The global container ship fleet this year is expected to grow at the slowest rate in a decade, but large and small shipping lines continue to order more new ships than the forecast growth of global container cargo can fill over the next two years, especially on the Asia-Europe trade.

 

This is why so many carriers are combining in mega-alliances, such as the P3 Network among Maersk Line, Mediterranean Shipping Co. and CMA CGM, or the possible CKYH-E, with more expected to come.

 

Alphaliner is forecasting that deliveries of new ships will add 9.6 percent of capacity to the existing fleet this year, but there will be a record amount of scrapping and deferral of deliveries, which will reduce the net growth to 5.5 percent.

 

This would be the lowest annual increase in the container ship fleet since 1999, as carriers scrap Panamax ships that don't provide the economies of scale or stingy fuel consumption offered by the new, ultra-large container vessels that they are ordering now.

 

Although global demand is expected to increase by 4.4 percent this year, that would still not be enough to fill the net 5.5 percent increase in container fleet capacity, Alphaliner said in its weekly newsletter.

 

With freight rates on most of the east-west trade lanes barely enough to cover operating costs, shipping lines of all sizes are ordering ULCVs, because the only way they can hope to turn a profit or cut their losses is by seeking the reduced operating costs these ships provide.

 

Drewry projects the capacity of the fleet of 10,000-TEU or larger ULCVs will increase by 31.4 percent this year, and by 30 percent in 2015.

 

"Even though some of the deliveries will be delayed, it is hard to see where the cargo to fill the remainder will come from, bearing in mind that the vessels are mostly designed for the Asia-Europe trade lane where westbound cargo growth last year was less than 4 percent," Drewry said in its latest Container Insight.
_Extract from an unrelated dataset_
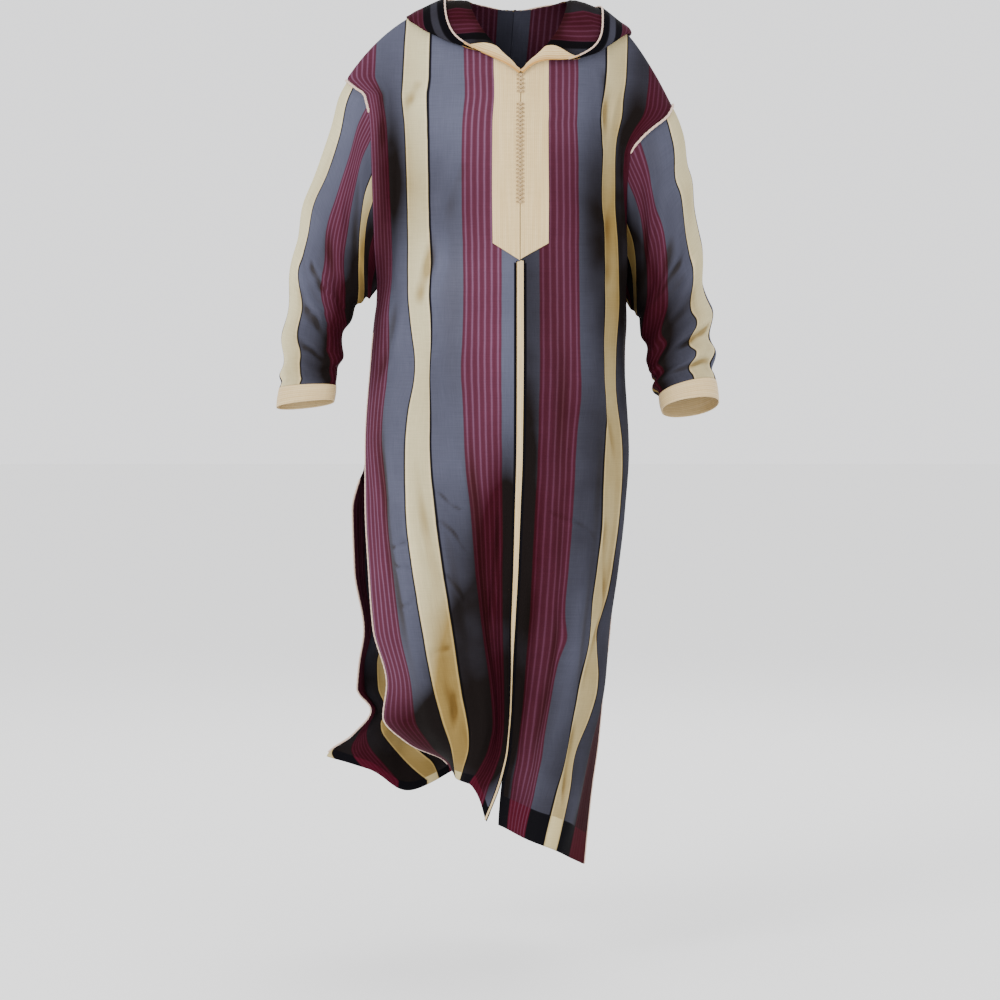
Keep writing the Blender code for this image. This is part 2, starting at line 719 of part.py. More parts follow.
def stand_off(tree, grid, clearance):
    """Push a grid out until its faces, not only its points, clear the body."""
    spots = [(a, b) for a in (0.0, 0.33, 0.67) for b in (0.0, 0.33, 0.67)]
    for _ in range(10):
        push = np.zeros_like(grid)
        most = 0.0
        for i in range(grid.shape[0] - 1):
            for j in range(grid.shape[1] - 1):
                for a, b in spots:
                    top = grid[i, j] * (1 - b) + grid[i, j + 1] * b
                    foot = grid[i + 1, j] * (1 - b) + grid[i + 1, j + 1] * b
                    point = top * (1 - a) + foot * a
                    place, normal, _, _ = tree.find_nearest(Vector(point))
                    short = clearance[i, j] - (Vector(point) - place).dot(normal)
                    if short > 0.02:
                        most = max(most, short)
                        for di, dj in ((0, 0), (0, 1), (1, 0), (1, 1)):
                            if short > np.linalg.norm(push[i + di, j + dj]):
                                push[i + di, j + dj] = np.array(normal) * short
        grid = grid + push * 0.8
        if most < 0.05:
            break
    return grid


def resample(path, places):
    """Points at given distances along a path."""
    step = np.linalg.norm(np.diff(path, axis=0), axis=1)
    run = np.concatenate([[0.0], np.cumsum(step)])
    return np.stack([np.interp(places, run, path[:, k]) for k in range(3)], axis=-1)


def between(points):
    """The points, with one more halfway between each two."""
    out = np.zeros((2 * len(points) - 1, 3))
    out[::2] = points
    out[1::2] = (points[1:] + points[:-1]) / 2
    return out


def hood_grid(side, front, back, tree):
    """Outer side of one hood half: stations round the neck, steps out to the rim."""
    neck_front = front["grid"][0, :6]
    neck_back = back["grid"][0, 4::-1]
    neck = np.concatenate([neck_front, neck_back])
    lift_front = front["normals"][0, :6]
    lift_back = back["normals"][0, 4::-1]
    lifts = np.concatenate([lift_front, lift_back])
    neck = between(neck)
    lifts = unit(between(lifts))
    rows = HOOD[side]
    places = column(rows, HOOD_COLUMNS, "u")
    grid = []
    for k, (start, up) in enumerate(zip(neck, lifts)):
        u = k / (len(neck) - 1)
        value = {}
        for name in HOOD_COLUMNS[1:]:
            value[name] = float(smooth(u, places, column(rows, HOOD_COLUMNS, name)))
        fold = np.array([value["fx"], value["fy"], value["fz"]])
        rim = np.array([value["bx"], value["by"], value["bz"]])
        first = start + up * 0.8 + (fold - start) * 0.15 * (k == 0)
        low = value["low"]
        high = value["high"]
        roll = value["roll"]
        lower = [first + (fold - first) * t for t in (0.3, 0.6, 0.88)]
        lower = lift_clear(tree, lower, [low, low, low])
        turned = lift_clear(tree, [fold], [low + roll])
        upper = [fold + (rim - fold) * t for t in (0.12, 0.45, 0.75)]
        upper = lift_clear(tree, upper, [low + 2 * roll, high, high])
        last = lift_clear(tree, [rim], [high])
        path = np.concatenate([[first], lower, turned, upper, last])
        fine = spline_path(path, 8)
        total = np.linalg.norm(np.diff(fine, axis=0), axis=1).sum()
        band = min(FACING_WIDTH, total * 0.45)
        marks = np.linspace(0.0, total - band, HOOD_STEPS - 1)
        marks = np.concatenate([marks, [total - band / 2, total]])
        profile = resample(fine, marks)
        grid.append(lift_clear(tree, profile, np.clip(0.8 + marks * 0.09, 0.8, 2.8)))
    clearance = np.full((len(grid), HOOD_STEPS + 1), 3.2)
    clearance[:, :3] = (0.8, 1.3, 1.8)
    clearance[-4:] += 1.2
    return stand_off(tree, np.array(grid), clearance)


def spline_path(path, parts):
    """Smooth curve through a short row of points."""
    step = np.linalg.norm(np.diff(path, axis=0), axis=1)
    run = np.concatenate([[0.0], np.cumsum(np.maximum(step, 1e-3))])
    slopes = np.gradient(path, run, axis=0)
    out = []
    for k in range(len(path) - 1):
        width = run[k + 1] - run[k]
        for t in np.linspace(0.0, 1.0, parts, endpoint=False):
            out.append(hermite(path[k], path[k + 1], slopes[k] * width, slopes[k + 1] * width, t))
    out.append(path[-1])
    return np.array(out)


def share_centre_seams(pieces):
    """Give the two sides the same points along the centre seams."""
    for face in ("front", "back"):
        own = pieces[face + "_right"]["grid"]
        other = pieces[face + "_left"]["grid"]
        joined = len(own) - 2 if face == "front" else len(own)
        other[:joined, 0] = own[:joined, 0]


def make_panels(materials):
    """The four striped body panels and both sleeves with their cuffs."""
    pieces = {}
    for side in ("right", "left"):
        for face in ("front", "back"):
            grid, facing = panel_grid(side, face)
            pieces[face + "_" + side] = {"grid": grid, "normals": facing, "around": False}
    for side in ("right", "left"):
        front = pieces["front_" + side]["grid"]
        back = pieces["back_" + side]["grid"]
        rows = min(ARMHOLE_ROWS + 6, len(front) - 1)
        back[0, 5:] = front[0, 5:]
        back[ARMHOLE_ROWS: rows + 1, -1] = front[ARMHOLE_ROWS: rows + 1, -1]
        grid, angles = sleeve_grid(side, front, back)
        normals = outward_ring_normals(grid)
        pieces["sleeve_" + side] = {"grid": grid, "normals": normals, "around": True}
        cuff = cuff_grid(side, grid[-1], angles)
        normals = outward_ring_normals(cuff)
        pieces["cuff_" + side] = {"grid": cuff, "normals": normals, "around": True}
    share_centre_seams(pieces)
    share_normals(list(pieces.values()))
    share_pulls(list(pieces.values()))
    for name, piece in pieces.items():
        cloth = materials["cream_band" if name.startswith("cuff") else "striped_cloth"]
        pulls = piece["pulls"]
        add_wall(name, piece["grid"], piece["normals"], CLOTH, piece["around"], cloth, pulls)
    return pieces


def outward_ring_normals(grid):
    """Normals of a tube, turned to face out."""
    normals = surface_normals(grid, around=True)
    middle = grid.mean(axis=1, keepdims=True)
    if np.mean(np.sum(normals * (grid - middle), axis=-1)) < 0:
        normals = -normals
    return normals


def laid_band(name, grid, normals, thickness, material, start=LAY):
    """Band that lies on a panel, made from the panel's own points."""
    outer = grid + normals * (start + thickness)
    return add_wall(name, outer, normals, thickness, False, material)


def make_placket(pieces, materials):
    """Two placket halves, each on its own front panel."""
    halves = []
    for side in ("right", "left"):
        piece = pieces["front_" + side]
        last = ARMHOLE_ROWS - 1
        grid = piece["grid"][: last + 1, :PLACKET_COLUMNS].copy()
        normals = piece["normals"][: last + 1, :PLACKET_COLUMNS].copy()
        s = np.array(COLUMNS[:PLACKET_COLUMNS], float)
        share = (1 - s / s[-1])[:, None] * 0.999 + 0.001
        above = grid[-2]
        below = grid[-1]
        tip = above + (below - above) * share
        tip[0] = below[0]
        grid[-1] = tip
        laid_band("placket_" + side, grid, normals, TRIM, materials["placket_cloth"])
        halves.append((grid + normals * (LAY + TRIM), normals))
    return halves


def make_braid(pieces, materials):
    """Narrow braid over the centre seam, from the placket's point to the hem."""
    piece = pieces["front_right"]
    first = ARMHOLE_ROWS
    grid = piece["grid"][first:, :2]
    normals = piece["normals"][first:, :2]
    laid_band("centre_braid", grid, normals, TRIM, materials["cream_band"])


def make_buttons(pieces, materials):
    """Ball buttons down the middle of the placket."""
    centre = pieces["front_right"]["grid"][:, 0]
    normals = pieces["front_right"]["normals"][:, 0]
    heights = []
    for first, last in BUTTON_GROUPS:
        count = int((first - last) / BUTTON_STEP) + 1
        heights += [first - i * BUTTON_STEP for i in range(count)]
    order = np.argsort(centre[:, 2])
    for number, height in enumerate(heights):
        spot = [np.interp(height, centre[order, 2], centre[order, k]) for k in range(3)]
        normal = [np.interp(height, centre[order, 2], normals[order, k]) for k in range(3)]
        out = LAY + TRIM + 0.4 + BUTTON_RADIUS
        place = np.array(spot) + unit(np.array(normal)) * out
        add_button("button_%02d" % (number + 1), place, materials["button_thread"])


def make_edge_cords(pieces, materials):
    """Cords on the armhole seams and along the open side edges."""
    cord = materials["edge_cord"]
    for side in ("right", "left"):
        front = pieces["front_" + side]
        back = pieces["back_" + side]
        sleeve = pieces["sleeve_" + side]
        closed = np.concatenate([sleeve["grid"], sleeve["grid"][:, :1]], axis=1)
        faced = np.concatenate([sleeve["normals"], sleeve["normals"][:, :1]], axis=1)
        tree = surface_tree([
            (front["grid"], front["normals"]),
            (back["grid"], back["normals"]),
            (closed, faced),
        ])
        up = np.concatenate([back["grid"][3:0:-1, -1], front["grid"][:6, -1]])
        lift = np.concatenate([back["normals"][3:0:-1, -1], front["normals"][:6, -1]])
        path = up + lift * (CORD + 0.5)
        for _ in range(12):
            path = lift_clear(tree, path, [CORD + 0.5] * len(path))
        add_cord("armhole_piping_" + side, path, CORD, cord)
        first = ARMHOLE_ROWS + 7
        for face, piece in (("front", front), ("back", back)):
            edge = piece["grid"][first:, -1]
            beside = piece["grid"][first:, -2]
            out = unit(edge - beside) * (CORD + 0.9)
            path = edge + out - piece["normals"][first:, -1] * CLOTH / 2
            add_cord("side_piping_" + face + "_" + side, path, CORD, cord)


def make_hood(pieces, halves, materials):
    """Lowered hood: two halves, their facings and the rim cords."""
    bodies = [pieces["front_right"], pieces["front_left"], pieces["back_right"], pieces["back_left"]]
    tree = surface_tree([(b["grid"], b["normals"]) for b in bodies] + halves)
    built = {}
    for side in ("right", "left"):
        grid = hood_grid(side, pieces["front_" + side], pieces["back_" + side], tree)
        built[side] = grid
    shared = (built["right"][-1] + built["left"][-1]) / 2
    shared = lift_clear(tree, shared, [3.8] * len(shared))
    solids = []
    for side, grid in built.items():
        grid[-1] = shared
        normals = surface_normals(grid)
        below = pieces["back_" + side]["normals"][0, 4]
        if np.dot(normals[-1, 2], below) > 0:
            normals = -normals
        solids.append({"grid": grid, "normals": normals, "side": side, "around": False})
    share_normals(solids)
    for item in solids:
        side = item["side"]
        grid = item["grid"]
        normals = item["normals"]
        add_wall("hood_" + side, grid, normals, CLOTH, False, materials["striped_cloth"])
        turned = normals[:FACING_STATIONS, -3:]
        band = grid[:FACING_STATIONS, -3:] - turned * (CLOTH + LAY + 0.3)
        add_wall("hood_facing_" + side, band, turned, TRIM, False, materials["cream_band"])
        edge = grid[:, -1]
        out = unit(edge - grid[:, -2]) * (CORD + 2.0)
        path = edge + out - normals[:, -1] * CLOTH / 2
        path = path[1:-1]
        tail = edge[-1] + out[-1] - normals[-1, -1] * CLOTH / 2
        path = np.concatenate([path, [tail + unit(path[-1] - tail) * 0.6]])
        add_cord("hood_piping_" + side, path, CORD, materials["edge_cord"])


clear_scene()
COLLECTION = bpy.data.collections.new("collared_robe")
bpy.context.scene.collection.children.link(COLLECTION)
MATERIALS = make_materials()
BODY = make_panels(MATERIALS)
PLACKETS = make_placket(BODY, MATERIALS)
make_braid(BODY, MATERIALS)
make_buttons(BODY, MATERIALS)
make_edge_cords(BODY, MATERIALS)
make_hood(BODY, PLACKETS, MATERIALS)
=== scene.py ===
"""Hooded robe of striped voile: fine cloth, braid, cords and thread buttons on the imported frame.

Formulas work in millimetres and are scaled to metres when a mesh is made.
Frame: +Z up, -Y the wearer's front, +X the wearer's left side.
"""
import math
from functools import partial

import bpy
import numpy as np
from bpy.props import FloatProperty, FloatVectorProperty, PointerProperty
from bpy.types import Operator, Panel, PropertyGroup
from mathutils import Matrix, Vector


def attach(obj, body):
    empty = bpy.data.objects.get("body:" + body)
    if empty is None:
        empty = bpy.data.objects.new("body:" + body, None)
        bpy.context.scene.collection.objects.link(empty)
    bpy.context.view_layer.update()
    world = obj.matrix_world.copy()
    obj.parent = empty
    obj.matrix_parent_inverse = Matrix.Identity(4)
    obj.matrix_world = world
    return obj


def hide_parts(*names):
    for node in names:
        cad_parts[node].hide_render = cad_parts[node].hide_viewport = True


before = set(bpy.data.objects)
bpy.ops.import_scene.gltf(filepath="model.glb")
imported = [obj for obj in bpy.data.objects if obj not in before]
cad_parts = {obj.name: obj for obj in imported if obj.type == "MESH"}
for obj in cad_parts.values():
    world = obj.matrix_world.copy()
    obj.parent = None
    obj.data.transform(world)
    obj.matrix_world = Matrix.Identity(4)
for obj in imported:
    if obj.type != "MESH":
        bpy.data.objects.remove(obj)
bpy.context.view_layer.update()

bl_info = {
    "name": "Hooded striped robe",
    "version": (1, 0, 0),
    "blender": (4, 5, 0),
    "location": "3D View > Sidebar > Robe",
    "description": "Cloth, trim and stage of a hooded robe of striped voile",
    "category": "Object",
}

MM = 0.001
BUILT = {}                # finished surfaces, for the pieces that lie on them

# Flat widths across a panel, from the centre seam
HALF_WIDTH = 288.0
NECK_SIDE = 78.0
GUIDES = (0.0, 86.0, 182.0, 288.0)
NECK_STOPS = (0.0, 8.0, 25.0, 43.0, 60.0, 78.0)
SHOULDER_ROUND = 120.0    # depth over which a panel rounds up to the shoulder line
SHOULDER_FADE = 30.0      # and over which the back gives way to the front there
CREAM_CENTRE = 162.0      # flat place of the cream stripe's middle on a panel
STRIPE_REPEAT = 206.0

# Fine grid
PANEL_COLS = 121
ARM_ROWS = 84
SEAM_ROWS = 56
SKIRT_ROWS = 150
SLEEVE_ROWS = 112
HOOD_STATIONS = 101
HOOD_STEPS = 50
RIM_STEPS = 9
CORD_STEP = 1.1

# Neck opening, height at each flat distance from the centre
NECK_FRONT = ((0, -60), (8, -51), (25, -32), (43, -9), (60, 16), (78, 58))
NECK_BACK = ((0, 50), (25, 51), (43, 53), (60, 55), (78, 58))

# The shoulder line falls from the neck side to the armhole: drop and power
SHOULDER = {"right": (125.0, 2.2), "left": (164.0, 1.7)}
UNDERARM = {"right": -400.0, "left": -419.0}
CENTRE_UNDERARM = -400.0  # the centre seam's row that belongs to the underarms
SLIT_TOP = {"right": -668.0, "left": -700.0}

# Hem height at each guide line
HEM = {
    ("right", "front"): (-1244, -1186, -1181, -1168),
    ("left", "front"): (-1250, -1265, -1281, -1313),
    ("right", "back"): (-1172, -1222, -1186, -1167),
    ("left", "back"): (-1172, -1225, -1262, -1290),
}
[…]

Demand grew by only 2 percent on the trade between Asia and northern Europe, where average vessel size exceeds 10,000 TEUs.

 

With sizeable growth in the ULCV fleet anticipated, freight rates are expected to remain under pressure on the Asia-Europe trade this year and next, Drewry said.

 

If carriers can't fill their new ultra-large container ships with Asia-Europe cargo, they are likely to deploy them on other trade lanes, but if they do, they will lose the economies of scale, "as ULCVS are only profitable when well utilized," Drewry said.

 

Some of the larger shipping lines may be able to delay delivery of unneeded ship orders this year, but smaller lines that have placed orders for ULCVs may not have the clout to do so.

 

If they cannot delay their orders, the share of the ULCV fleet over 10,000 TEUs deployed by smaller carriers will grow from 45 percent in 2013 to 57 percent by the end of 2016.

 

As a result, smaller carriers are expected to join in new alliances or join with existing alliances in a more formal way. "Existing alliances must also be considering further expansion of their global network to soak up extra capacity over the next two years," Drewry said.